If a trier of fact concludes that the statement at issue was made in good faith, was due to an "honest mistake," was posted without the prior knowledge or approval of the person "who administers the facilities for the electronic medium," or, even if the post was made with approval of the administrator, there were "reasonable grounds for believing that the communications were true" and a timely correction and apology is posted in compliance with the statute, then the plaintiff would be limited in the lawsuit to recovery of his or her actual damages.

A final note worthy of mention is that the changes to the retraction statute and the proposed liability for negligent website operators "shall not apply to anonymous communications."  This provision creates a questionable incentive -- website operators would be protected from the section's liability so long they require users to post content anonymously, a move unlikely to inspire restraint among would-be Internet defamers.
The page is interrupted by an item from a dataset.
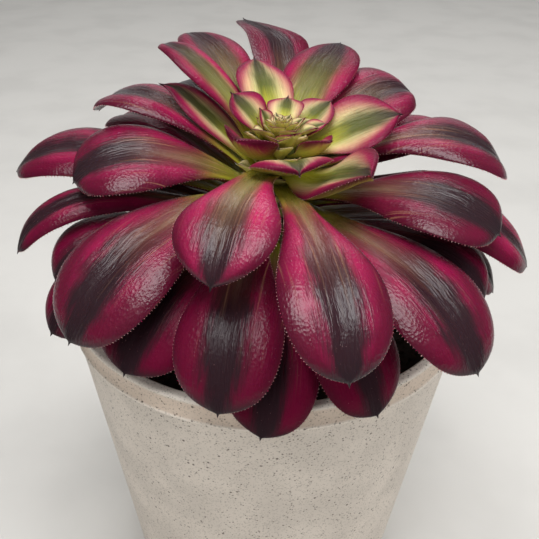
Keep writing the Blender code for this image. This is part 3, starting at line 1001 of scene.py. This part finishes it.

In short, Senate Bill 46 as drafted is problematic in a number of ways.  It appears to run afoul of both Constitutional and federal law, and the incentives it would create would likely do little to accomplish the stated objectives of the bill's sponsors, namely to reduce defamatory content in emails, message board posts, and blogs.  Nevertheless, the introduction of Senate Bill 46 in North Carolina is a signal that state legislatures may become more active in attempting to curb what they view as the excesses of Internet speech.  Because many news organizations operate websites that allow users to post content, the news media across the country should be on the lookout for analogues to this bill in their own states.